OE 2020, um vislumbre do futuro?

Neste OE não existe nenhuma medida emblemática, nem o Governo assume uma qualquer apetência claramente intervencionista em qualquer setor de atividade.

O Orçamento do Estado para 2020 pode ser considerado como o primeiro de uma nova espécie. É dogmaticamente neutro, ao contrário dos anteriores, não se conseguindo vislumbrar uma qualquer tendência que indicie uma orientação clara em sede de orientação política. Não existe nenhuma medida emblemática, nem o governo assume uma qualquer apetência claramente intervencionista em qualquer setor de atividade. Não chocando nenhuma sensibilidade, o orçamento parece, antes, assumir-se como uma panóplia potencial de opções que podem ser desenvolvidas posteriormente, dependendo da “noiva” ou “noivas” que possa vir a seduzir para a concretização da sua aprovação em sede parlamentar.

Tem como ponto forte a previsão de ocorrência de um excedente orçamental. Porém, ao contrário do que se poderia assumir, esta opção não decorre de qualquer pretexto de base ideológica. Pode ser meramente emblemático, mas demonstra uma potencial tendência de evolução futura das contas públicas, o que pode ser bastante relevante em caso de turbulência económica internacional. Sendo o principal papel do Estado no futuro a redução dos riscos, esta opção de superavit constitui-se como um “escudo” contra eventuais riscos externos.

Preocupa-se com as atuais tendências do milénio – alterações climáticas (por exemplo, as diversas alterações do ISV e IUC, o imposto drive-in), redução das assimetrias regionais e das desigualdades (o crédito em IRC pela criação de postos de trabalho no interior), liderar a transição digital (as alterações ao nível da patent box) e enfrentar a evolução demográfica (o crédito em IRS relativamente aos segundos filhos). Porém, e tirando a parte ambiental, esta orientação aparece sempre de uma forma muito leve e, quase, descomprometida.

Numa vertente mais negativa, o imobiliário continua a ser “carregado”. Quando tudo foge ao nível da tributação do capital, a tendência é a sobrecarga do que não pode fugir, do que é imóvel. Ora, a subida do IMT é altamente criticável.
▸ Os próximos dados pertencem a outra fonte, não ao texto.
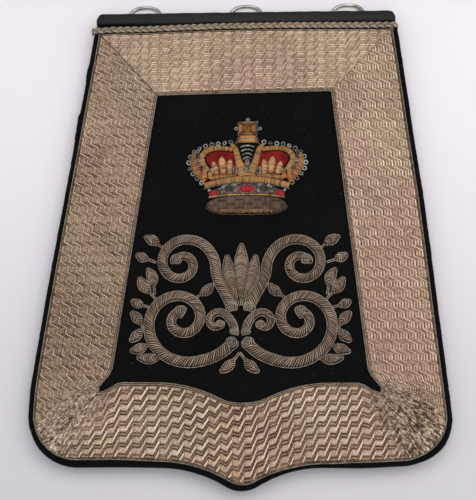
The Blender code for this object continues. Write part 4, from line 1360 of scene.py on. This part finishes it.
def hoop(lean, apex, half_thick, radial, steps=7, sides=4, shade=1.0):
    """A thread bent over a strand. Its run along the strand is in metres, its width and height are 1.

    Its flanks and underside are marked for painted shade, up to the shade, standing in for the shadow in the gaps
    between such threads.
    """
    verts, faces, runs, sunk = [], [], [], []
    for i in range(steps + 1):
        c, s = math.cos(math.pi * i / steps), math.sin(math.pi * i / steps)
        y, z = -math.copysign(abs(c) ** 0.75, c), max(0.0, s) ** 0.75
        taper = 0.55 if i in (0, steps) else 1.0
        for k in range(sides):
            a = 2 * math.pi * k / sides
            swell = 1 + radial * math.sin(a) * taper
            x = -lean * c - apex * abs(c) + half_thick * 1.25 * math.cos(a) * taper
            verts.append((x, y * swell, z * swell))
            runs.append(0.0026 * math.pi * i / steps)
            # Painted shade: the flanks and underside are marked darker than the top
            sunk.append(shade * (1 - max(0.0, math.sin(a))))
    for i in range(steps):
        faces += ring_faces(i, i + 1, sides)
    faces += [tuple(range(sides)), tuple(range(steps * sides, (steps + 1) * sides))]
    return verts, faces, runs, sunk


def hoop_row(path, halves, tops, shift=0.0, way=1):
    """A row for laying hoops over a strand: places, half widths and heights in millimetres."""
    return [(Vector((shift + way * x * MM, y * MM, FOOT_Z)), (1.0, half * MM, top * MM))
            for (x, y), half, top in zip(path, halves, tops)]


OUTLINE_LEVEL = 0.0006


def side_line(path, halves, out, way):
    """A row that runs up one side of a strand, round its end and down the other."""
    sides = ([], [])
    for i, (x, y) in enumerate(path):
        (ax, ay), (bx, by) = path[max(0, i - 1)], path[min(len(path) - 1, i + 1)]
        length = math.dist((ax, ay), (bx, by))
        nx, ny = -(by - ay) / length, (bx - ax) / length
        for row, hand in zip(sides, (1, -1)):
            off = hand * (halves[i] + out)
            spot = Vector((way * (x + nx * off) * MM, (y + ny * off) * MM, FOOT_Z + OUTLINE_LEVEL))
            row.append((spot, FULL_SIZE))
    return sides[0] + sides[1][::-1]


silver_purl = metal_thread("silver_purl", (0.260, 0.170, 0.115), (0.95, 0.715, 0.540), 0.34, 0.45, 0.0004)
outline_cord = metal_thread("outline_cord", (0.20, 0.160, 0.125), (0.62, 0.530, 0.430), 0.40, 0.45, 0.0005)
string_padding, tree, shader = new_material("string_padding", 0.85)
fibre = cloudy(tree, object_place(tree), 900.0, 3.0)
color_by(tree, shader, fibre, [(0.30, (0.018, 0.010, 0.006)), (0.70, (0.060, 0.036, 0.024))])
bump(tree, shader, fibre, 0.0003, 0.6)

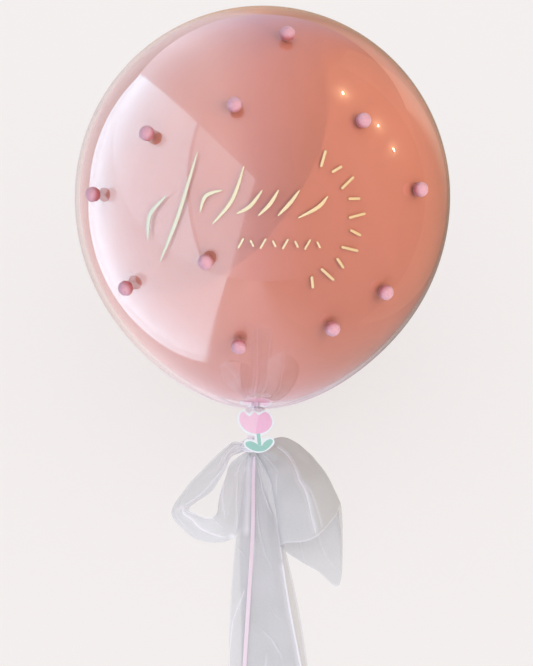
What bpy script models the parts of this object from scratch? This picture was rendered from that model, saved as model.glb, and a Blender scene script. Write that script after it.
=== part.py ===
"""Clear bubble balloon with pom-poms, vinyl marks, a tulip tag and a tulle bow, lying on the floor.

Metres, +Z up. The balloon leans so that its neck points forward (-Y) and down, and the face
with the marks looks forward and up. The origin is the centre of the small flat spot below.
In the balloon's own frame +Y runs from the neck to the crown and +Z out through the middle
of the decorated face.
"""

import math

import bmesh
import bpy
from mathutils import Matrix, Vector

# Bubble: a sphere with a slightly raised crown and a foot drawn out towards the neck
BUBBLE_RADIUS = 0.290
CROWN_RISE = 0.005
FOOT_RISE = 0.038
FOOT_ROUND_SHARE = 0.45
FOOT_POINT_POWER = 9
FLAT_SPOT_DEPTH = 0.0045
BUBBLE_SIDES = 60
BUBBLE_RINGS = 26

# Neck, gathered below the foot and tied in the knot of the bow
NECK_RADIUS = 0.010
NECK_FLARE_RADIUS = 0.016
NECK_LENGTH = 0.0587
KNOT_DISTANCE = BUBBLE_RADIUS + FOOT_RISE + NECK_LENGTH
KNOT_RADIUS = 0.022
KNOT_HALF_LENGTH = 0.015
KNOT_FLOOR_GAP = 0.003
NECK_DEPTH_IN_KNOT = 0.006

# Gap between pieces that touch
GAP = 0.0003

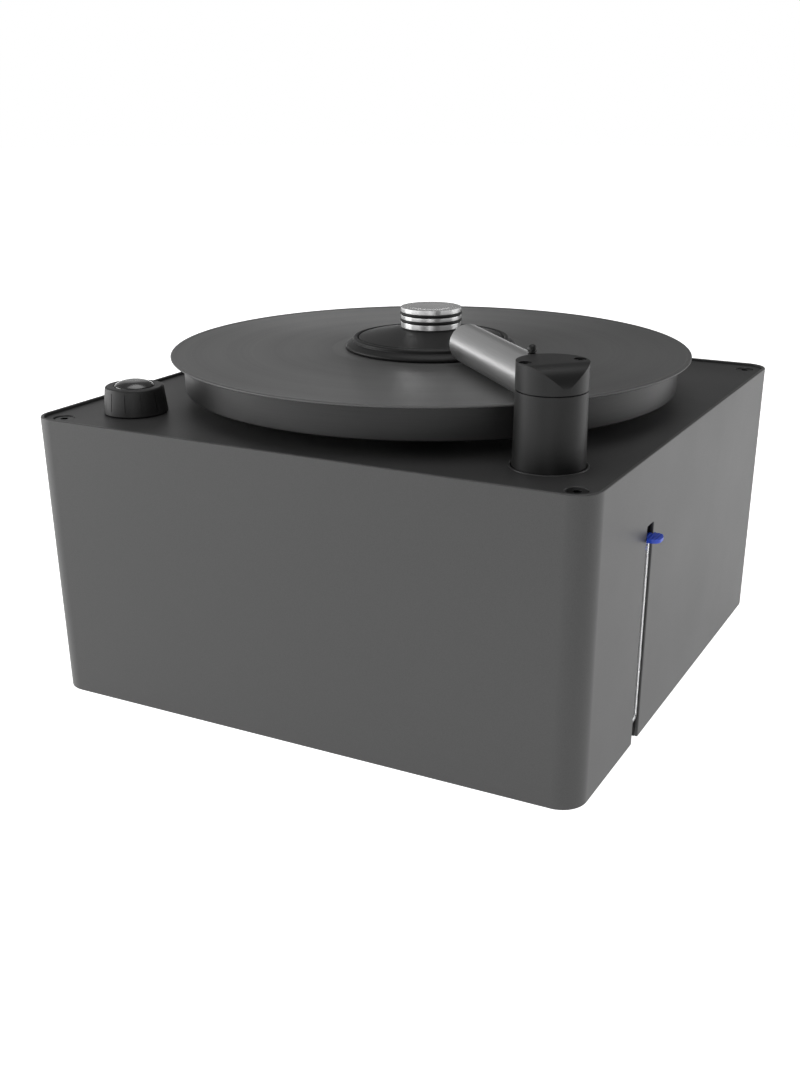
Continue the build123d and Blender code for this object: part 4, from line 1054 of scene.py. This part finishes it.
# a flat tab that widens past its neck, ridges across it and a barbed stem underneath
plug = {"thickness": 2.3, "edge": 0.35, "crease": 42, "tail": 3.5, "reach": 9.6, "half": 5.8, "corner": 4.3,
        "shift": 0.2, "tabSpare": 5, "neckEnd": 3.3, "neckHalf": 4.2, "neckCorner": 3.3, "neckOver": 0.2,
        "neckSpare": 4, "cornerSteps": 10, "trim": (20, 40, 20), "ridgeStart": 0.9, "ridgePitch": 2,
        "ridgeHigh": 0.45, "ridges": 4, "ridgeSteps": 8, "ridgeSpare": 2, "ridgeClear": 3, "ridgeLong": 30,
        "stem": 1.3, "stemSteps": 40, "root": 0.5, "barb": 2.25, "barbPitch": 2.6, "barbUp": 0.2,
        "barbShape": ((0, -0.8), (1, 0.2), (1, 0.45), (0, 0.5))}


def makePlug():
    low, high = spanOf("drain_plug")
    x, y, _ = middleOf("level_hose")
    under, top, steps = high.z - plug["thickness"], high.z, plug["cornerSteps"]
    neckEnd, trimHalf = x + plug["neckEnd"], plug["trim"][0] / 2
    outer = slabShape(plug["reach"] - plug["neckEnd"] + plug["tabSpare"], plug["half"] * 2, under, top,
                      plug["corner"], steps)
    outerX = x + (plug["reach"] + plug["neckEnd"] - plug["tabSpare"]) / 2
    tab = asObject("plugTab", moved(outer, outerX, y - plug["shift"]))
    cutWith(tab, boxShape(neckEnd - trimHalf, y, under, *plug["trim"]))
    inner = slabShape(plug["tail"] + plug["neckEnd"] + plug["neckSpare"], plug["neckHalf"] * 2, under, top,
                      plug["neckCorner"], steps)
    moved(inner, x + (plug["neckEnd"] + plug["neckSpare"] - plug["tail"]) / 2, y)
    neck = asObject("tool", inner)
    cutWith(neck, boxShape(neckEnd + plug["neckOver"] + trimHalf, y, under, *plug["trim"]))
    cutWith(tab, neck, operation="UNION")
    cutWith(tab, moved(ridgeShape(x, top), 0, y - plug["ridgeLong"] / 2))
    softenEdges(tab, plug["edge"], 3, plug["crease"])
    stem, root = plug["stem"], under + plug["root"]
    profile = [(0, low.z), (stem, low.z)]
    for pitches in (2, 1):
        level = under - plug["barbPitch"] * pitches + plug["barbUp"]
        profile += [(plug["barb"] if wide else stem, level + up) for wide, up in plug["barbShape"]]
    profile += [(stem, root), (0, root)]
    cutWith(tab, moved(latheShape(profile, plug["stemSteps"]), x, y), operation="UNION")
    tab.name = "drainPlug"
    ridePiece(tab, "blue_plastic", "hose_plug", ["drain_plug"])


def ridgeShape(x, top):
    # what lies above the tab, its underside scalloped into the ridges
    first, last = x - plug["tail"] - plug["ridgeSpare"], x + plug["reach"] + plug["ridgeSpare"]
    high, steps, above = plug["ridgeHigh"], plug["ridgeSteps"], top + plug["ridgeClear"]
    side = [(first, above), (first, top - high)]
    for i in range(plug["ridges"] * steps + 1):
        lift = abs(sin(pi * i / steps)) ** 0.5
        side.append((x + plug["ridgeStart"] + plug["ridgePitch"] * i / steps, top - high * (1 - lift)))
    side += [(last, top - high), (last, above)]
    return extrudedOutline(side, plug["ridgeLong"])


makePlug()
print("level hose and plug made")

# mains module on the back wall, places measured from the middle of its flange
inlet = {"body": (27, 47), "bodyDeep": 30, "bodyOver": 1, "flange": 2.5, "corner": 3, "cornerSteps": 10,
         "edge": 0.5, "cutDeep": 30, "socketDown": 11.5, "socket": (24.4, 16.2), "socketDeep": 14,
         "socketCut": 4, "socketRound": 0.8, "fuseUp": 3.5, "fuseOut": -5, "fuse": (20.2, 6.2),
         "rockerUp": 15.5, "rockerOut": 1, "rocker": (20.6, 12.6)}


def makeInlet():
    low, high = spanOf("power_inlet")
    x, _, z = middleOf("power_inlet")
    back, through = spanOf("shell")[1].y, inlet["cutDeep"]
    flange = slabShape(high.x - low.x, high.z - low.z, 0, inlet["flange"], inlet["corner"],
                       inlet["cornerSteps"])
    piece = asObject("mainsModule", moved(turned(flange, "X", -pi / 2), x, back, z))
    wide, tall = inlet["body"]
    body = boxShape(x, back - (inlet["bodyDeep"] - inlet["bodyOver"]) / 2, z, wide,
                    inlet["bodyDeep"] + inlet["bodyOver"], tall)
    cutWith(piece, body, operation="UNION")
    wide, tall, cut = inlet["socket"][0] / 2, inlet["socket"][1] / 2, inlet["socketCut"]
    outline = [(-wide, -tall), (wide, -tall), (wide, tall - cut), (wide - cut, tall), (cut - wide, tall),
               (-wide, tall - cut)]
    socket = moved(extrudedOutline(outline, through, inlet["socketRound"]),
                   x, back - inlet["socketDeep"], z - inlet["socketDown"])
    fuse, key = [boxShape(x, back + inlet[part + "Out"], z + inlet[part + "Up"], inlet[part][0], through,
                          inlet[part][1]) for part in ("fuse", "rocker")]
    cutWith(piece, socket, fuse, key)
    softenEdges(piece, inlet["edge"])
    ridePiece(piece, "black_plastic", "chassis", ["power_inlet"])


makeInlet()

inletPin = {"wide": 2, "high": 4, "offsets": ((-7, -2), (7, -2), (0, 2)), "round": 0.6}


def makeInletPins():
    low, high = spanOf("inlet_pins")
    x, _, z = middleOf("power_inlet")
    bm = bmesh.new()
    for right, up in inletPin["offsets"]:
        fresh = addBox(bm, inletPin["wide"], high.y - low.y, inletPin["high"])
        moved(bm, x + right, (low.y + high.y) / 2, z - inlet["socketDown"] + up, fresh)
    rounded(bm, bm.edges[:], inletPin["round"], affect="EDGES")
    ridePiece(asObject("inletPins", bm), "pin_brass", "chassis", ["inlet_pins"])


makeInletPins()

# the drawer is hollow above, with a grab bar on its face
drawer = {"wide": 20, "high": 6, "edge": 0.35, "faceOut": 2.6, "grab": (12, 1.2, 2), "wellFrom": 1.5,
          "wellTo": -2, "wellUp": 3.4, "well": (16, 10)}


def makeFuseDrawer():
    low, high = spanOf("fuse_drawer")
    x, _, z = middleOf("fuse_drawer")
    back = spanOf("shell")[1].y
    face, start, end = back + drawer["faceOut"], low.y + drawer["wellFrom"], back + drawer["wellTo"]
    wide, tall = drawer["well"]
    body = boxShape(x, (low.y + face) / 2, z, drawer["wide"], face - low.y, drawer["high"])
    piece = asObject("fuseDrawer", body)
    cutWith(piece, boxShape(x, (start + end) / 2, z + drawer["wellUp"], wide, end - start, tall))
    grab = boxShape(x, high.y - drawer["grab"][1] / 2, z, *drawer["grab"])
    cutWith(piece, grab, operation="UNION")
    softenEdges(piece, drawer["edge"])
    ridePiece(piece, "black_plastic", "fuse_tray", ["fuse_drawer"])


makeFuseDrawer()

rocker = {"wide": 20, "swing": 16, "pivotIn": 1, "round": 0.4, "edge": 0.15, "crease": 40, "lean": 15,
          "barAt": (3, 2.6), "bar": (1, 0.7, 2.6), "barPivot": 2.9, "ringAt": (3.15, -2.7),
          "ring": (1, 1.45, -0.5, 0.5), "ringSteps": 40,
          "outline": ((3.6, 5.2), (2.2, 0), (3.6, -5.2), (0, -5.2), (-5, -2.5), (-5, 2.5), (0, 5.2))}


def makeRocker():
    x, back = middleOf("mains_rocker")[0], spanOf("shell")[1].y
    z = middleOf("power_inlet")[2] + inlet["rockerUp"]
    lean, pivotY = radians(rocker["lean"]), back - rocker["pivotIn"]
    bm = extrudedOutline(rocker["outline"], rocker["wide"], rocker["round"])
    piece = asObject("mainsRocker", moved(bm, 0, -rocker["wide"] / 2))
    # the pressed-in marks: a bar on the upper face and a ring on the lower one
    barX, barZ = rocker["barAt"]
    bar = turned(boxShape(barX, 0, barZ, *rocker["bar"]), "Y", lean, about=(rocker["barPivot"], 0, barZ))
    ringX, ringZ = rocker["ringAt"]
    ring = turned(closedLathe(bandSection(*rocker["ring"]), rocker["ringSteps"]), "Y", pi / 2 - lean)
    cutWith(piece, bar, moved(ring, ringX, 0, ringZ))
    # outward is +X here, so the shape turns to face +Y and tips half its swing
    bm = turned(turned(reopened(piece), "Z", pi / 2), "X", -radians(rocker["swing"] / 2))
    piece = asObject("mainsRocker", moved(bm, x, pivotY, z))
    softenEdges(piece, rocker["edge"], 2, rocker["crease"])
    ridePiece(piece, "gloss_black", "rocker", ["mains_rocker"])


makeRocker()
print("mains module made")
O “imposto mais estúpido do Mundo” vai crescendo, ao contrário do que o anterior (atual) Governo havia prometido. Existem outras alterações cirúrgicas que, infelizmente, vão no mesmo sentido.

Mais curiosa é a opção pela tentativa de personalização do IVA no caso da eletricidade. A autorização legislativa colocada na proposta pressupõe a definição de uma tributação por perfil de consumidor. Não negamos o efeito regressivo da tributação da energia. Porém, a utilização de uma diferenciação ao nível da taxa é audaz, já que o único caso que existe é o da diferenciação de taxa entre a componente fixa e a componente variável (França). Ora, a diferenciação de taxas de tributação consoante a intensidade de consumo variável é inovadora e, a ser acolhida pelas autoridades comunitárias, significará um ponto de viragem em toda a política comunitária em sede de IVA.

De salientar, igualmente, a tendência de agravamento sucessivo do imposto de circulação. De facto, e com a eletrificação do parque automóvel, o argumento ambiental pressupõe uma redução significativa da capacidade de tributação dos veículos e igualmente dos combustíveis. Não sendo possível “marcar” os eletrões, e na iminente aplicação de taxas reduzidas no consumo de eletricidade (o que parece um pouco contraditório), a única possibilidade que resta para a manutenção da capacidade de angariação de receita é a tributação pela utilização da infraestrutura rodoviária. Porém, para que que este modelo tributário seja eficiente, é essencial que ocorra um “salto quântico” em que o modelo de “pay as you use” se transforme efetivamente num modelo de portagens virtuais descentralizadas.

Finalmente, as novas figuras tributárias: a nova CESE, imposto drive-in, contribuição sobre os dispositivos médicos, entre outras. Esta tendência de efervescência mantém-se. Tal indica a exaustão dos tributos mainstream e o apelo a formas mais coloridas de tributação. O risco é a coerência e estabilidade do sistema fiscal.

Assim, sendo o primeiro de uma nova espécie, vai ter dificuldade em encontrar uma noiva. Esperemos que, para bem da estabilidade, tenha sucesso.